**YOUR OBJECTIVE:** Quote verbatim every line from the line containing "add_sleeve(name_side)" to the line containing "LENS = 120.5", inclusive of both, and no other line.
** begin SUPPLIED INFORMATION **
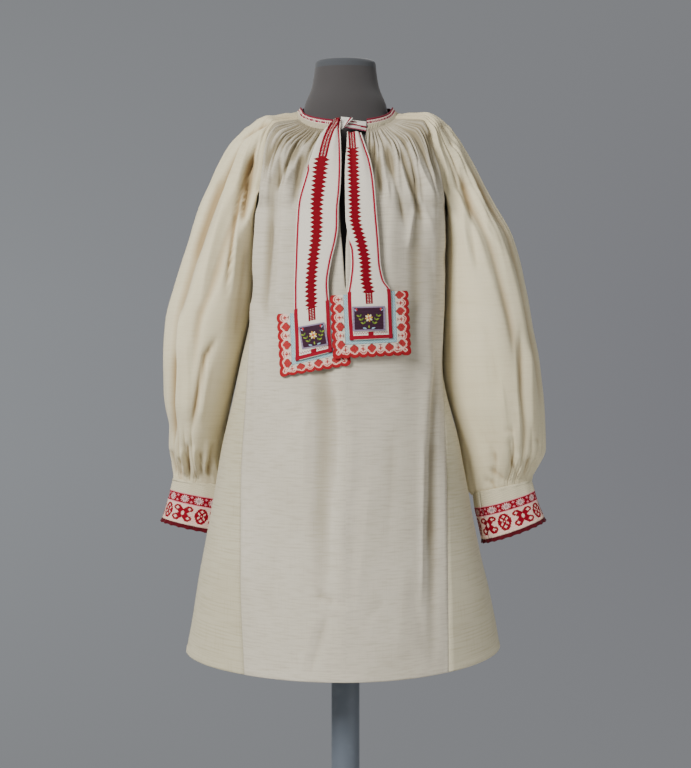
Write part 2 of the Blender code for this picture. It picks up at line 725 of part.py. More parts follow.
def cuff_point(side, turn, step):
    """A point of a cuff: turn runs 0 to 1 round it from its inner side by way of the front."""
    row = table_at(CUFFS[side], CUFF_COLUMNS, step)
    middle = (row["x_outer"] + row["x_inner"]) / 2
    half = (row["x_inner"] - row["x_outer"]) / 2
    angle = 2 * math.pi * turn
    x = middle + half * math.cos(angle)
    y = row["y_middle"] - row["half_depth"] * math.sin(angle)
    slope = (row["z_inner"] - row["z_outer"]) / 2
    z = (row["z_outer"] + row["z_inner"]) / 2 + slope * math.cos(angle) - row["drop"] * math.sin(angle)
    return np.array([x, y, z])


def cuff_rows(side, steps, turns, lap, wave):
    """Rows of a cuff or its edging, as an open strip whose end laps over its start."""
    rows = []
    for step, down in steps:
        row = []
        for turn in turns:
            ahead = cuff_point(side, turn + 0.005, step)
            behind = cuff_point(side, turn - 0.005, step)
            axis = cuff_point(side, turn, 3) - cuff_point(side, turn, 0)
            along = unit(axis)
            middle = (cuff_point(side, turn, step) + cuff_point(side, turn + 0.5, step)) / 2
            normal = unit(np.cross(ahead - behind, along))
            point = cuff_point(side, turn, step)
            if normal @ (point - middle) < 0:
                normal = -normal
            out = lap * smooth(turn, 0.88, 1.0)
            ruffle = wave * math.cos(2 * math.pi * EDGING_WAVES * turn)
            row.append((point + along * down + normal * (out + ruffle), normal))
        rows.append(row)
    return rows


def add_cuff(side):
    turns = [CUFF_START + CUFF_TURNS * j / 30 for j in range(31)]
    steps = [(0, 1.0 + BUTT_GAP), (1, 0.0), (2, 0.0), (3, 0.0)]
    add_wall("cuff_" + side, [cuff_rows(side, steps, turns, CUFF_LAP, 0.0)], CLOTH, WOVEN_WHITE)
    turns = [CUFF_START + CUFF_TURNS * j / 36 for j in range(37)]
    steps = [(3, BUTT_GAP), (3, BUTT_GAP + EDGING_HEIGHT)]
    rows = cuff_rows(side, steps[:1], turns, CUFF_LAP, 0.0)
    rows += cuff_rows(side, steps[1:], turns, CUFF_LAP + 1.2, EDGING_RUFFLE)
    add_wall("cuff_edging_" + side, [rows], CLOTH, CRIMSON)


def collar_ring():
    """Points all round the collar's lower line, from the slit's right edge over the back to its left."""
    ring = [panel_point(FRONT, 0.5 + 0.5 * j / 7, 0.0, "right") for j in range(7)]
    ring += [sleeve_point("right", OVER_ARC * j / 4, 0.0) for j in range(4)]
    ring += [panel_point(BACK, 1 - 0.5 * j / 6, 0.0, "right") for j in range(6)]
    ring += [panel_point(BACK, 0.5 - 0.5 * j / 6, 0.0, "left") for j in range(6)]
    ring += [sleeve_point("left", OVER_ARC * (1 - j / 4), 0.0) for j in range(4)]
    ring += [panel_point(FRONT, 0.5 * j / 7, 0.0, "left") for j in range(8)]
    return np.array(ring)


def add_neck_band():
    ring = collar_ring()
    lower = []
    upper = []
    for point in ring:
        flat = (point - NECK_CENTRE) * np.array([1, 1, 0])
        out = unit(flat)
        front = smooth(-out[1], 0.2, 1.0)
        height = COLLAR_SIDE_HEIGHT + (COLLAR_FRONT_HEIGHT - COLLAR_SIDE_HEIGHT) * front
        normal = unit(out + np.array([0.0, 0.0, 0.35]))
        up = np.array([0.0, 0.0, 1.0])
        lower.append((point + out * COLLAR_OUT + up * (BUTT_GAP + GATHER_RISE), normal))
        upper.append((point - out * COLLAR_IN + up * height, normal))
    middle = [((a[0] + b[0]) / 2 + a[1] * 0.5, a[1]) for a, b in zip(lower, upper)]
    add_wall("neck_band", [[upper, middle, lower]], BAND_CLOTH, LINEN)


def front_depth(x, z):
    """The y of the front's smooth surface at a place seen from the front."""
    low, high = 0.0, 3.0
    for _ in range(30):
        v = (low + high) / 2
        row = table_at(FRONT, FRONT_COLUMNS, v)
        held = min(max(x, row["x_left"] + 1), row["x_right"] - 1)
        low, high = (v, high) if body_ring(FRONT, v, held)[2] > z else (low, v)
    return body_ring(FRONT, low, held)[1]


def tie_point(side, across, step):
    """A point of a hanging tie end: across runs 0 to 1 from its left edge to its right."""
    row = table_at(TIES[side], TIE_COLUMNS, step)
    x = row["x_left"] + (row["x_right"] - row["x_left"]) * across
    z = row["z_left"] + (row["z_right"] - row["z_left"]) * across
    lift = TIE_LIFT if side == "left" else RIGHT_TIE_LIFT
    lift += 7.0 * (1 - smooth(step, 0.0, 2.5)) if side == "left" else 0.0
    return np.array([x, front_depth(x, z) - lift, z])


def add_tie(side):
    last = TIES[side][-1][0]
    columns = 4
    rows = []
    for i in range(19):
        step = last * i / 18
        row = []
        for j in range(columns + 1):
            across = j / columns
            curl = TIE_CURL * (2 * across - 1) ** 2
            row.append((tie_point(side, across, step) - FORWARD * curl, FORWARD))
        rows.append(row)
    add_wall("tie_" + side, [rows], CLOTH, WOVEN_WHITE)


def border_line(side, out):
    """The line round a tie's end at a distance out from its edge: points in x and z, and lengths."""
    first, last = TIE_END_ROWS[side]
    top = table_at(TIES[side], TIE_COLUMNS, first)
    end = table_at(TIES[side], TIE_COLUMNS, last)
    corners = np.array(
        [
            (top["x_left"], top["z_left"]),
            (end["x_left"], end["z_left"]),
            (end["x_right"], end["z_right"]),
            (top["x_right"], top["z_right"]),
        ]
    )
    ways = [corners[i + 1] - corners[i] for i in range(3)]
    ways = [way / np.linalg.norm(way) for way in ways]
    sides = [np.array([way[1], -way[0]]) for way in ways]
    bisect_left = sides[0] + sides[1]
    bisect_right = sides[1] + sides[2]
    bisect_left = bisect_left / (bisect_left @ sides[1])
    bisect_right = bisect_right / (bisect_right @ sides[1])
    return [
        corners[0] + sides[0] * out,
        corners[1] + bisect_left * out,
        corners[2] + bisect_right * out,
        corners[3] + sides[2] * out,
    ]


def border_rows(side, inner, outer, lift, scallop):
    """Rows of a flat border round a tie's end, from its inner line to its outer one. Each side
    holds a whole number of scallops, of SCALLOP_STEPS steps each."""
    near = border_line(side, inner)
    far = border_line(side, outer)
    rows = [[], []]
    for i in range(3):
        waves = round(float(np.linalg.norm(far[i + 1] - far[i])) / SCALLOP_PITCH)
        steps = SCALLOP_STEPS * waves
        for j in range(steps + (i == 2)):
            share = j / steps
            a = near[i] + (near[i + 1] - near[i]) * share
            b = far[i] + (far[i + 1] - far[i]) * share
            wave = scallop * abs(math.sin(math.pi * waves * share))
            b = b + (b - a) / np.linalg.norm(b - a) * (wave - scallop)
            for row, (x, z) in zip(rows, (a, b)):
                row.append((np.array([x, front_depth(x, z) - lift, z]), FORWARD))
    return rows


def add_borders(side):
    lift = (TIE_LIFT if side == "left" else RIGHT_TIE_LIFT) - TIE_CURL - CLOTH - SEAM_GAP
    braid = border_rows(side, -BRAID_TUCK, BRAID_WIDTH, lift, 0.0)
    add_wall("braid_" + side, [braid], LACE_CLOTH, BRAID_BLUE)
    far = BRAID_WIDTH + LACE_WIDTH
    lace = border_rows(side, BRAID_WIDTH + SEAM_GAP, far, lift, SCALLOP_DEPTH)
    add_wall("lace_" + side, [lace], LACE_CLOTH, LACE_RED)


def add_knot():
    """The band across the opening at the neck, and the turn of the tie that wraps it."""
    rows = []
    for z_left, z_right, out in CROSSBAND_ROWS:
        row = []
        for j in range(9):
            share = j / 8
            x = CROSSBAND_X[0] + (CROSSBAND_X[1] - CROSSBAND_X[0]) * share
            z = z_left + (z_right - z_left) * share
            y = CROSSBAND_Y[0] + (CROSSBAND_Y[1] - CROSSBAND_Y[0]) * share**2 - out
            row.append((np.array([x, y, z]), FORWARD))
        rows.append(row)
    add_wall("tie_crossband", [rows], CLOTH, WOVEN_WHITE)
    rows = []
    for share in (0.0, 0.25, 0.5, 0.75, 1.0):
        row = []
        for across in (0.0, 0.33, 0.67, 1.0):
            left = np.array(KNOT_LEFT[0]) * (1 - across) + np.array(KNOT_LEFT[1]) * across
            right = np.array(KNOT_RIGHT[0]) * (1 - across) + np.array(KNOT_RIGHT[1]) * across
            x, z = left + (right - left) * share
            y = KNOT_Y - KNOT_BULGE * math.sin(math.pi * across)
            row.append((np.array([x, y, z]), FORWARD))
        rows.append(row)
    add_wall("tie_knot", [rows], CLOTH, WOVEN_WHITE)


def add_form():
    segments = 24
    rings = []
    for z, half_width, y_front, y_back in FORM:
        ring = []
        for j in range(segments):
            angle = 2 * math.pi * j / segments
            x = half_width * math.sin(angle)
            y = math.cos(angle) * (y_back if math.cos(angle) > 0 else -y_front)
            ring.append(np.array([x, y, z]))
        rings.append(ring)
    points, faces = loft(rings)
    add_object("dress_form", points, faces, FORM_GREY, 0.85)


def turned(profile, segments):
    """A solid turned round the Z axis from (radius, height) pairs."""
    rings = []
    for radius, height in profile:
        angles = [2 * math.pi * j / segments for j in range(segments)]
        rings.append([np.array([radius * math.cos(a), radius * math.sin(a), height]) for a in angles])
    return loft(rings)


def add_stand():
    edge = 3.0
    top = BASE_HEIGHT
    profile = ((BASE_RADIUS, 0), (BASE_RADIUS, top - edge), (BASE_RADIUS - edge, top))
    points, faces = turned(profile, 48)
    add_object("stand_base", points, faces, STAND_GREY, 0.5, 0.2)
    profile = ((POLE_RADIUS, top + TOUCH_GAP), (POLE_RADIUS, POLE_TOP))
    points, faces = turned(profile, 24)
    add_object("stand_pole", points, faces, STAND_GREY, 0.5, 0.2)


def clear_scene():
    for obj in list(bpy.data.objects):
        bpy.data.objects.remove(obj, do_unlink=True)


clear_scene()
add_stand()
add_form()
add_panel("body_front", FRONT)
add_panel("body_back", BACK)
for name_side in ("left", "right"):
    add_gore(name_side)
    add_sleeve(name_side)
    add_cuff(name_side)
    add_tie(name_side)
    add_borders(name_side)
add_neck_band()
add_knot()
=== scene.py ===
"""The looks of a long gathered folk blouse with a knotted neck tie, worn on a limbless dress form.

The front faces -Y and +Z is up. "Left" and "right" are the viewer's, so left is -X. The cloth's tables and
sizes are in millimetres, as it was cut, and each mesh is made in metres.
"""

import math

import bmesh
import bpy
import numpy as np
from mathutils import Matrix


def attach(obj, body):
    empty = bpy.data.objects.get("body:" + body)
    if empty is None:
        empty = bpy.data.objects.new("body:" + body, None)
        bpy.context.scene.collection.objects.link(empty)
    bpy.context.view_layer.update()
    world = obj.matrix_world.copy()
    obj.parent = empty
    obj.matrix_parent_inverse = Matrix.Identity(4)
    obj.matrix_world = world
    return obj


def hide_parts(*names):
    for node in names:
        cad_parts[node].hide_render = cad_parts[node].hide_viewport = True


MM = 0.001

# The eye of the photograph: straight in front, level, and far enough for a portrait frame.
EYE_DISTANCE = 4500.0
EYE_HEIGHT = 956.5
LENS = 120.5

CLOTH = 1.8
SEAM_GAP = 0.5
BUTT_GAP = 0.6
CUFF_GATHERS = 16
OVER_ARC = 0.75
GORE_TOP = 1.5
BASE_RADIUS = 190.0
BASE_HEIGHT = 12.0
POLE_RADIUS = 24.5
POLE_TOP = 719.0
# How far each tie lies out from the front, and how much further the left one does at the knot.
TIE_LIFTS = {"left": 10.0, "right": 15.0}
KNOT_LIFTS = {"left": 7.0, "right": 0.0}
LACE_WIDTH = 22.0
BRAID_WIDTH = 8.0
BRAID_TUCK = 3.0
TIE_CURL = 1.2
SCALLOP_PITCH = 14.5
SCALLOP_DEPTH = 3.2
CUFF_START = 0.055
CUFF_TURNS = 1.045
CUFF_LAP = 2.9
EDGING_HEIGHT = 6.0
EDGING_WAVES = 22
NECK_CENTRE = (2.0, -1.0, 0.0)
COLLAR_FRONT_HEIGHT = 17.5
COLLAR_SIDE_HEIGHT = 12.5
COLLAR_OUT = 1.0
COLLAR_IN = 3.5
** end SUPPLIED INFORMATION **
**COMPLETE OUTPUT:**
    add_sleeve(name_side)
    add_cuff(name_side)
    add_tie(name_side)
    add_borders(name_side)
add_neck_band()
add_knot()
=== scene.py ===
"""The looks of a long gathered folk blouse with a knotted neck tie, worn on a limbless dress form.

The front faces -Y and +Z is up. "Left" and "right" are the viewer's, so left is -X. The cloth's tables and
sizes are in millimetres, as it was cut, and each mesh is made in metres.
"""

import math

import bmesh
import bpy
import numpy as np
from mathutils import Matrix


def attach(obj, body):
    empty = bpy.data.objects.get("body:" + body)
    if empty is None:
        empty = bpy.data.objects.new("body:" + body, None)
        bpy.context.scene.collection.objects.link(empty)
    bpy.context.view_layer.update()
    world = obj.matrix_world.copy()
    obj.parent = empty
    obj.matrix_parent_inverse = Matrix.Identity(4)
    obj.matrix_world = world
    return obj


def hide_parts(*names):
    for node in names:
        cad_parts[node].hide_render = cad_parts[node].hide_viewport = True


MM = 0.001

# The eye of the photograph: straight in front, level, and far enough for a portrait frame.
EYE_DISTANCE = 4500.0
EYE_HEIGHT = 956.5
LENS = 120.5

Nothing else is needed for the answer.